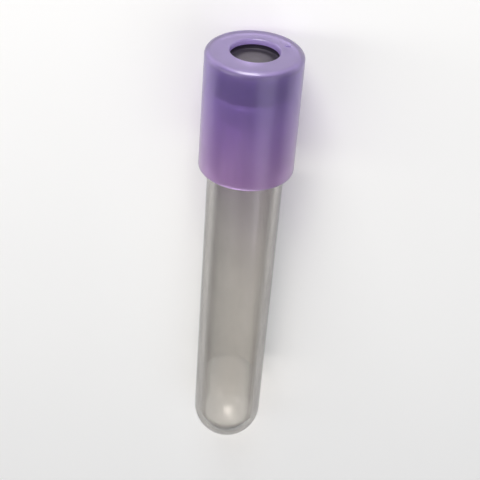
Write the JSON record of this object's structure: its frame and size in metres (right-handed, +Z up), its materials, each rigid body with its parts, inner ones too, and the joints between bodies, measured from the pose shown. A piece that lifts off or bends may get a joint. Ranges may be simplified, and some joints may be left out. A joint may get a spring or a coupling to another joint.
{
  "type": "blood collection tube",
  "caption": "Round-bottomed clear plastic tube lying on its side, closed by a dark rubber stopper inside a lavender translucent cap with a central hole.",
  "frame": {"origin": "on the surface that the tube lies on, under the middle of its length", "axes": "+X along the lying tube towards its closure, +Z up; the tube's own axis rises 1.96 degrees from +X because the closure is wider than the tube"},
  "size_m": [0.0812, 0.016, 0.0167],
  "materials": {
    "clear_plastic": "gloss",
    "dark_rubber": "matte",
    "lavender_plastic": "satin",
    "label_film": "satin"
  },
  "bodies": {
    "tube": {"tube": "clear_plastic", "label": "label_film"},
    "closure": {"shield": "lavender_plastic", "stopper": "dark_rubber"}
  },
  "joints": [
    {"name": "closure_pull", "type": "slide", "parent": "tube", "child": "closure", "axis": [0.9994, 0, 0.0343], "range_m": [0, 0.03]}
  ]
}
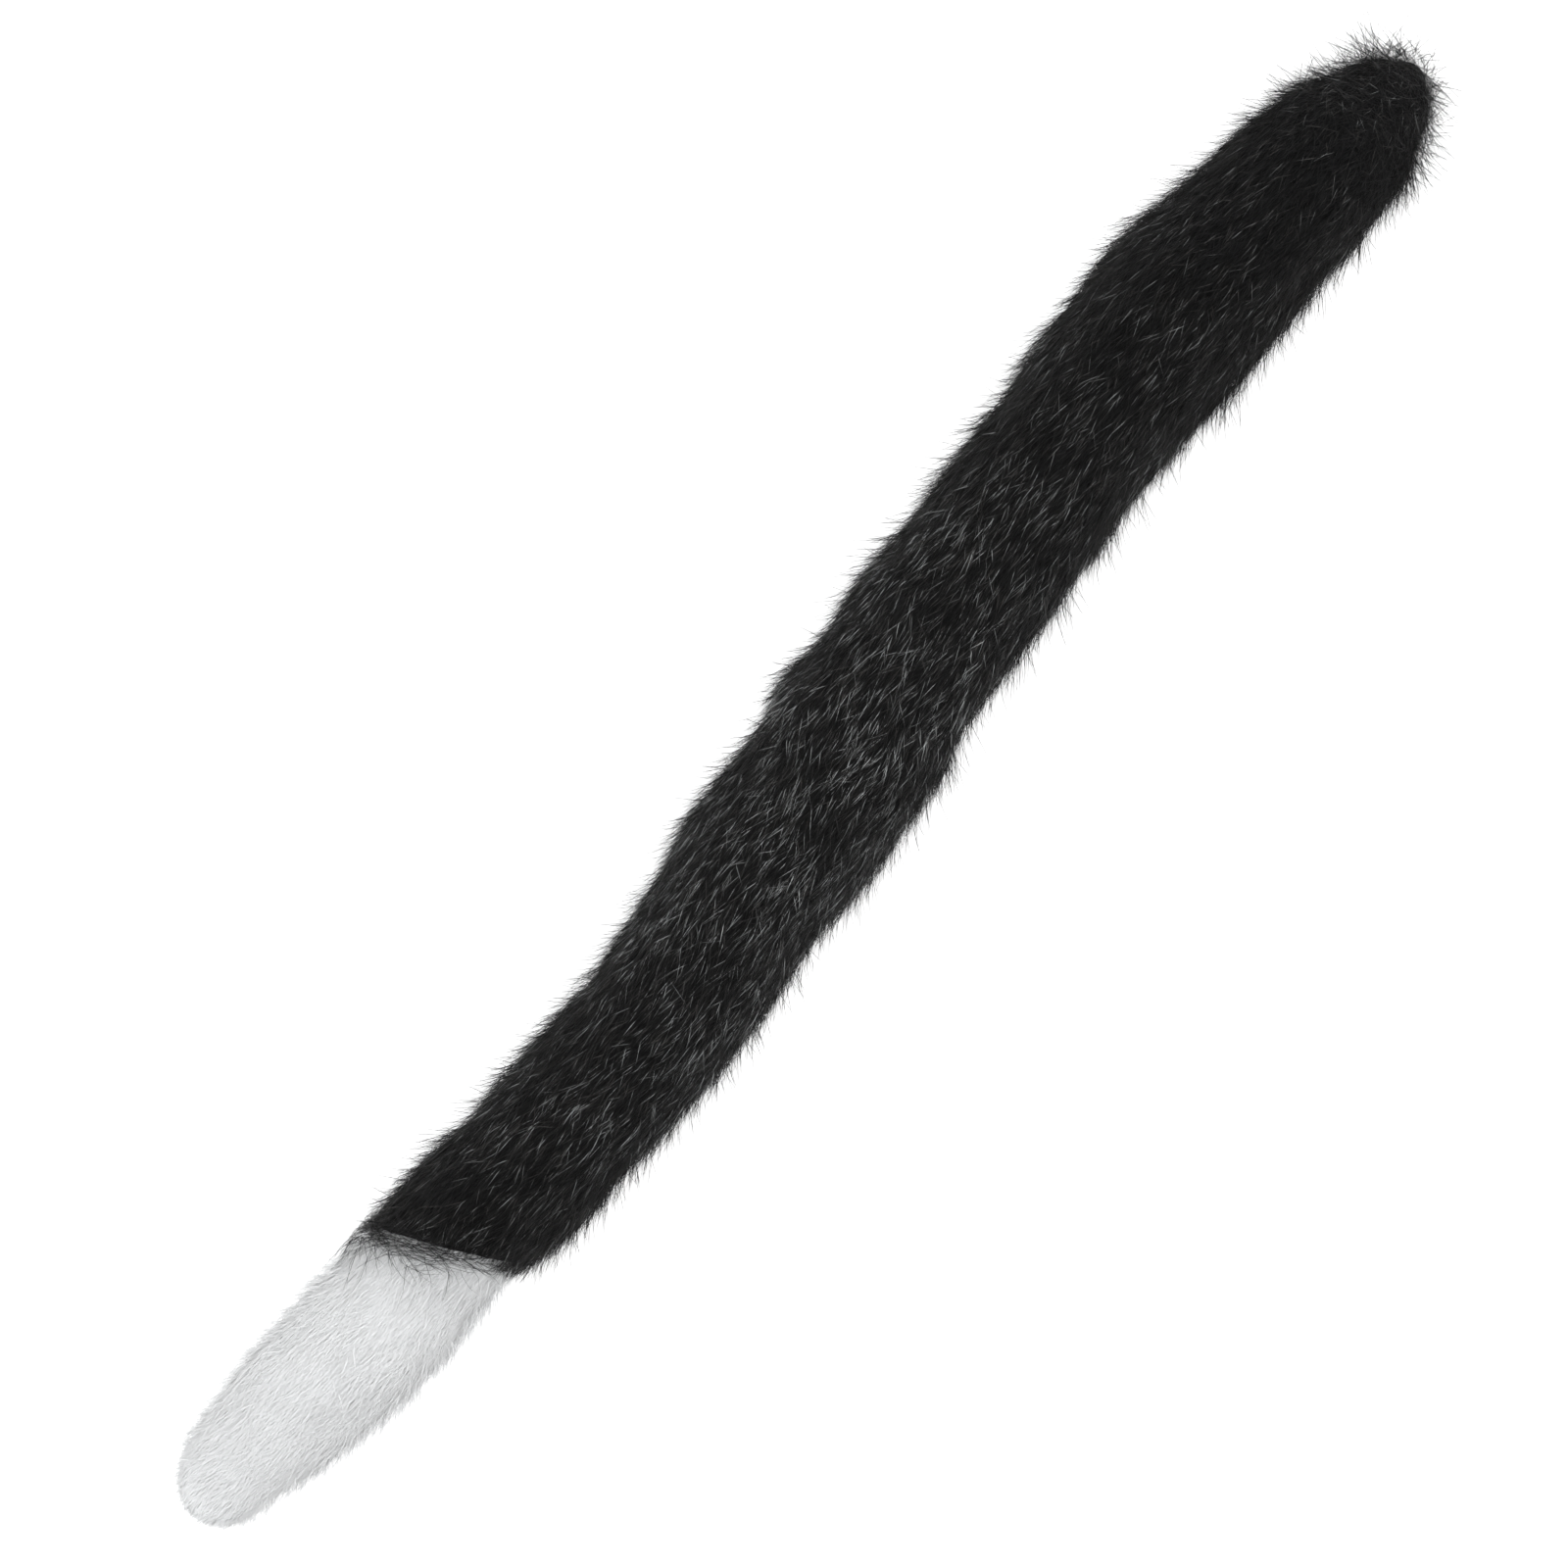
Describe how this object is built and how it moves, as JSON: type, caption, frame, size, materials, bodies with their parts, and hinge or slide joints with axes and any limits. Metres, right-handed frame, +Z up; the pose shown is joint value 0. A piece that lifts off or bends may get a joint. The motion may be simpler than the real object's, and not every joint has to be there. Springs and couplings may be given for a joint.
{
  "type": "costume animal tail",
  "caption": "Long soft costume tail of black faux fur with a white fur tip, stuffed, lying on its flattened underside, with a hidden pin near its rounded root end.",
  "frame": {"origin": "on the floor, under the middle of the tail's bounding box", "axes": "+X towards the rounded root end, -X towards the white tip, +Z up from the floor that the tail lies on"},
  "size_m": [0.6, 0.0754, 0.0471],
  "materials": {
    "black_fur": "black faux fur, combed towards the tip, with grey streaks where the light catches it",
    "white_fur": "cool white faux fur, softly matted",
    "fibre_fill": "loose white polyester fibre",
    "pin_steel": "plated steel wire, slightly dulled"
  },
  "bodies": {
    "root": {"black_fur_sleeve": "black_fur", "white_fur_tip": "white_fur", "stuffing": "fibre_fill", "safety_pin": "pin_steel"}
  },
  "joints": []
}
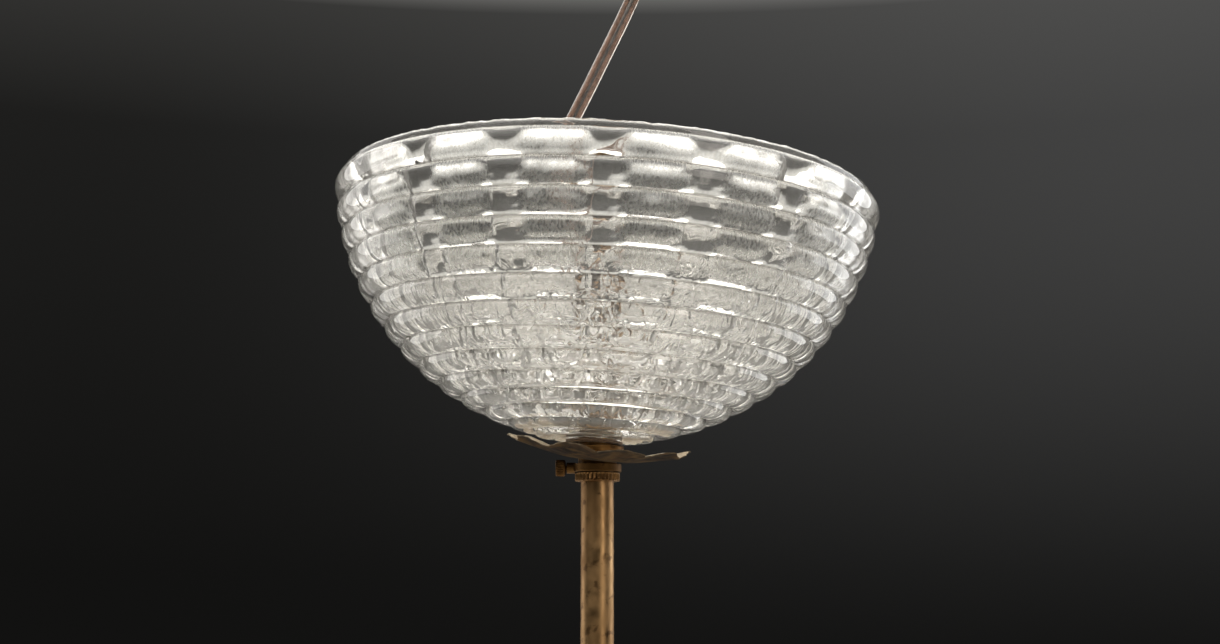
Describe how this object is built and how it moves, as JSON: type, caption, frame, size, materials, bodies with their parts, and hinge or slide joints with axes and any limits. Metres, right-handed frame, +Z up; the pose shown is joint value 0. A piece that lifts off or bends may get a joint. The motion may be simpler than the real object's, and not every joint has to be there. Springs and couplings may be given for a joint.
{
  "type": "pendant ceiling light",
  "caption": "Pendant light: ribbed clear glass canopy bowl on a brass stem with petal cup, stop collar, clear twin flex to a ceiling fitting and a lampholder below.",
  "frame": {"origin": "middle of the ceiling bracket's flat top face, which lies on the ceiling, straight above the stem", "axes": "+Z up along the stem, +X to the right as the light is seen from the front, +Y away from the viewer"},
  "size_m": [0.2019, 0.2022, 0.4345],
  "materials": {
    "aged_brass": "aged and lacquer-worn, brown spots and a soft satin shine",
    "dark_brass": "darkened brass, nearly brown",
    "clear_glass": "clear mould-blown glass with seeds and swirls",
    "bulb_glass": "thin clear lamp glass",
    "clear_flex": "clear PVC over two copper cores",
    "felt": "brown pressed felt",
    "porcelain": "glazed white",
    "steel": "plated steel",
    "white_plastic": "moulded, slightly yellowed",
    "black_glass": "black glass insulator",
    "tungsten": "dull grey wire",
    "core_brown": "brown insulation",
    "core_blue": "blue insulation"
  },
  "bodies": {
    "stem": {"ceiling_bracket": "steel", "ceiling_cup": "aged_brass", "cup_screw_1": "aged_brass", "cup_screw_2": "aged_brass", "cord_grip_body": "white_plastic", "cord_grip_cap": "white_plastic", "cord_grip_nut": "steel", "terminal_block": "white_plastic", "terminal_screw_1": "steel", "terminal_screw_2": "steel", "tail_core_1": "core_brown", "tail_core_2": "core_blue", "flex_tail": "clear_flex", "flex_lead": "clear_flex", "flex_in_stem": "clear_flex", "stem_tube": "aged_brass", "stem_top_bush": "aged_brass", "holder_nipple": "aged_brass", "holder_locknut": "aged_brass", "holder_core_1": "core_brown", "holder_core_2": "core_blue", "lampholder_cap": "aged_brass", "lampholder_insert": "porcelain", "screw_shell": "aged_brass", "centre_contact": "aged_brass"},
    "loop": {"hang_loop": "aged_brass"},
    "canopy": {"stop_collar": "dark_brass", "neck_sleeve": "dark_brass"},
    "thumb_screw": {"thumb_screw": "dark_brass"},
    "petal_cup": {"petal_cup": "aged_brass"},
    "lock_ring": {"knurled_ring": "aged_brass"},
    "ring_nut": {"inner_ring_nut": "aged_brass"},
    "seat": {"seat_washer": "felt", "inner_washer": "felt"},
    "bowl": {"glass_bowl": "clear_glass"},
    "holder_skirt": {"lampholder_shell": "aged_brass"},
    "shade_ring": {"holder_ring": "aged_brass"},
    "bulb": {"bulb_contact": "steel", "bulb_insulator": "black_glass", "bulb_cap": "steel", "bulb_glass": "bulb_glass", "bulb_stem": "bulb_glass", "lead_wire_1": "steel", "lead_wire_2": "steel", "filament": "tungsten"}
  },
  "joints": [
    {"name": "loop_swing", "type": "hinge", "parent": "stem", "child": "loop", "pos_m": [0, 0, -0.1795], "axis": [0, 1, 0], "range_deg": [-140, 0]},
    {"name": "canopy_slide", "type": "slide", "parent": "stem", "child": "canopy", "axis": [0, 0, -1], "range_m": [0, 0.09]},
    {"name": "thumb_screw_turn", "type": "hinge", "parent": "canopy", "child": "thumb_screw", "pos_m": [-0.01, 0, -0.22765], "axis": [1, 0, 0], "continuous": true},
    {"name": "petal_cup_turn", "type": "hinge", "parent": "canopy", "child": "petal_cup", "pos_m": [0, 0, -0.22434], "axis": [0.109, -0.1132, 0.9876], "continuous": true},
    {"name": "lock_ring_turn", "type": "hinge", "parent": "canopy", "child": "lock_ring", "pos_m": [0, 0, -0.231], "axis": [0, 0, 1], "continuous": true},
    {"name": "ring_nut_turn", "type": "hinge", "parent": "canopy", "child": "ring_nut", "pos_m": [0, 0, -0.208], "axis": [0, 0, 1], "continuous": true},
    {"name": "bowl_rock", "type": "hinge", "parent": "canopy", "child": "seat", "pos_m": [0, 0, -0.196], "axis": [0, 1, 0], "range_deg": [-3.1, 0]},
    {"name": "bowl_turn", "type": "hinge", "parent": "seat", "child": "bowl", "pos_m": [0, 0, -0.196], "axis": [0.0541, 0, 0.9985], "continuous": true},
    {"name": "holder_skirt_turn", "type": "hinge", "parent": "stem", "child": "holder_skirt", "pos_m": [0, 0, -0.37], "axis": [0, 0, 1], "continuous": true},
    {"name": "shade_ring_turn", "type": "hinge", "parent": "holder_skirt", "child": "shade_ring", "pos_m": [0, 0, -0.367], "axis": [0, 0, 1], "continuous": true},
    {"name": "bulb_turn", "type": "hinge", "parent": "stem", "child": "bulb", "pos_m": [0, 0, -0.38], "axis": [0, 0, 1], "continuous": true}
  ]
}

────────

GIVEN REQUEST
Omit the pictures, then output the rest of the listing exactly.

OUTPUT BELOW
Write the JSON record of this object's structure: its frame and size in metres (right-handed, +Z up), its materials, each rigid body with its parts, inner ones too, and the joints between bodies, measured from the pose shown. A piece that lifts off or bends may get a joint. Ranges may be simplified, and some joints may be left out. A joint may get a spring or a coupling to another joint.
{
  "type": "blood collection tube",
  "caption": "Round-bottomed clear plastic tube lying on its side, closed by a dark rubber stopper inside a lavender translucent cap with a central hole.",
  "frame": {"origin": "on the surface that the tube lies on, under the middle of its length", "axes": "+X along the lying tube towards its closure, +Z up; the tube's own axis rises 1.96 degrees from +X because the closure is wider than the tube"},
  "size_m": [0.0812, 0.016, 0.0167],
  "materials": {
    "clear_plastic": "gloss",
    "dark_rubber": "matte",
    "lavender_plastic": "satin",
    "label_film": "satin"
  },
  "bodies": {
    "tube": {"tube": "clear_plastic", "label": "label_film"},
    "closure": {"shield": "lavender_plastic", "stopper": "dark_rubber"}
  },
  "joints": [
    {"name": "closure_pull", "type": "slide", "parent": "tube", "child": "closure", "axis": [0.9994, 0, 0.0343], "range_m": [0, 0.03]}
  ]
}
Describe how this object is built and how it moves, as JSON: type, caption, frame, size, materials, bodies with their parts, and hinge or slide joints with axes and any limits. Metres, right-handed frame, +Z up; the pose shown is joint value 0. A piece that lifts off or bends may get a joint. The motion may be simpler than the real object's, and not every joint has to be there. Springs and couplings may be given for a joint.
{
  "type": "costume animal tail",
  "caption": "Long soft costume tail of black faux fur with a white fur tip, stuffed, lying on its flattened underside, with a hidden pin near its rounded root end.",
  "frame": {"origin": "on the floor, under the middle of the tail's bounding box", "axes": "+X towards the rounded root end, -X towards the white tip, +Z up from the floor that the tail lies on"},
  "size_m": [0.6, 0.0754, 0.0471],
  "materials": {
    "black_fur": "black faux fur, combed towards the tip, with grey streaks where the light catches it",
    "white_fur": "cool white faux fur, softly matted",
    "fibre_fill": "loose white polyester fibre",
    "pin_steel": "plated steel wire, slightly dulled"
  },
  "bodies": {
    "root": {"black_fur_sleeve": "black_fur", "white_fur_tip": "white_fur", "stuffing": "fibre_fill", "safety_pin": "pin_steel"}
  },
  "joints": []
}
Describe how this object is built and how it moves, as JSON: type, caption, frame, size, materials, bodies with their parts, and hinge or slide joints with axes and any limits. Metres, right-handed frame, +Z up; the pose shown is joint value 0. A piece that lifts off or bends may get a joint. The motion may be simpler than the real object's, and not every joint has to be there. Springs and couplings may be given for a joint.
{
  "type": "pendant ceiling light",
  "caption": "Pendant light: ribbed clear glass canopy bowl on a brass stem with petal cup, stop collar, clear twin flex to a ceiling fitting and a lampholder below.",
  "frame": {"origin": "middle of the ceiling bracket's flat top face, which lies on the ceiling, straight above the stem", "axes": "+Z up along the stem, +X to the right as the light is seen from the front, +Y away from the viewer"},
  "size_m": [0.2019, 0.2022, 0.4345],
  "materials": {
    "aged_brass": "aged and lacquer-worn, brown spots and a soft satin shine",
    "dark_brass": "darkened brass, nearly brown",
    "clear_glass": "clear mould-blown glass with seeds and swirls",
    "bulb_glass": "thin clear lamp glass",
    "clear_flex": "clear PVC over two copper cores",
    "felt": "brown pressed felt",
    "porcelain": "glazed white",
    "steel": "plated steel",
    "white_plastic": "moulded, slightly yellowed",
    "black_glass": "black glass insulator",
    "tungsten": "dull grey wire",
    "core_brown": "brown insulation",
    "core_blue": "blue insulation"
  },
  "bodies": {
    "stem": {"ceiling_bracket": "steel", "ceiling_cup": "aged_brass", "cup_screw_1": "aged_brass", "cup_screw_2": "aged_brass", "cord_grip_body": "white_plastic", "cord_grip_cap": "white_plastic", "cord_grip_nut": "steel", "terminal_block": "white_plastic", "terminal_screw_1": "steel", "terminal_screw_2": "steel", "tail_core_1": "core_brown", "tail_core_2": "core_blue", "flex_tail": "clear_flex", "flex_lead": "clear_flex", "flex_in_stem": "clear_flex", "stem_tube": "aged_brass", "stem_top_bush": "aged_brass", "holder_nipple": "aged_brass", "holder_locknut": "aged_brass", "holder_core_1": "core_brown", "holder_core_2": "core_blue", "lampholder_cap": "aged_brass", "lampholder_insert": "porcelain", "screw_shell": "aged_brass", "centre_contact": "aged_brass"},
    "loop": {"hang_loop": "aged_brass"},
    "canopy": {"stop_collar": "dark_brass", "neck_sleeve": "dark_brass"},
    "thumb_screw": {"thumb_screw": "dark_brass"},
    "petal_cup": {"petal_cup": "aged_brass"},
    "lock_ring": {"knurled_ring": "aged_brass"},
    "ring_nut": {"inner_ring_nut": "aged_brass"},
    "seat": {"seat_washer": "felt", "inner_washer": "felt"},
    "bowl": {"glass_bowl": "clear_glass"},
    "holder_skirt": {"lampholder_shell": "aged_brass"},
    "shade_ring": {"holder_ring": "aged_brass"},
    "bulb": {"bulb_contact": "steel", "bulb_insulator": "black_glass", "bulb_cap": "steel", "bulb_glass": "bulb_glass", "bulb_stem": "bulb_glass", "lead_wire_1": "steel", "lead_wire_2": "steel", "filament": "tungsten"}
  },
  "joints": [
    {"name": "loop_swing", "type": "hinge", "parent": "stem", "child": "loop", "pos_m": [0, 0, -0.1795], "axis": [0, 1, 0], "range_deg": [-140, 0]},
    {"name": "canopy_slide", "type": "slide", "parent": "stem", "child": "canopy", "axis": [0, 0, -1], "range_m": [0, 0.09]},
    {"name": "thumb_screw_turn", "type": "hinge", "parent": "canopy", "child": "thumb_screw", "pos_m": [-0.01, 0, -0.22765], "axis": [1, 0, 0], "continuous": true},
    {"name": "petal_cup_turn", "type": "hinge", "parent": "canopy", "child": "petal_cup", "pos_m": [0, 0, -0.22434], "axis": [0.109, -0.1132, 0.9876], "continuous": true},
    {"name": "lock_ring_turn", "type": "hinge", "parent": "canopy", "child": "lock_ring", "pos_m": [0, 0, -0.231], "axis": [0, 0, 1], "continuous": true},
    {"name": "ring_nut_turn", "type": "hinge", "parent": "canopy", "child": "ring_nut", "pos_m": [0, 0, -0.208], "axis": [0, 0, 1], "continuous": true},
    {"name": "bowl_rock", "type": "hinge", "parent": "canopy", "child": "seat", "pos_m": [0, 0, -0.196], "axis": [0, 1, 0], "range_deg": [-3.1, 0]},
    {"name": "bowl_turn", "type": "hinge", "parent": "seat", "child": "bowl", "pos_m": [0, 0, -0.196], "axis": [0.0541, 0, 0.9985], "continuous": true},
    {"name": "holder_skirt_turn", "type": "hinge", "parent": "stem", "child": "holder_skirt", "pos_m": [0, 0, -0.37], "axis": [0, 0, 1], "continuous": true},
    {"name": "shade_ring_turn", "type": "hinge", "parent": "holder_skirt", "child": "shade_ring", "pos_m": [0, 0, -0.367], "axis": [0, 0, 1], "continuous": true},
    {"name": "bulb_turn", "type": "hinge", "parent": "stem", "child": "bulb", "pos_m": [0, 0, -0.38], "axis": [0, 0, 1], "continuous": true}
  ]
}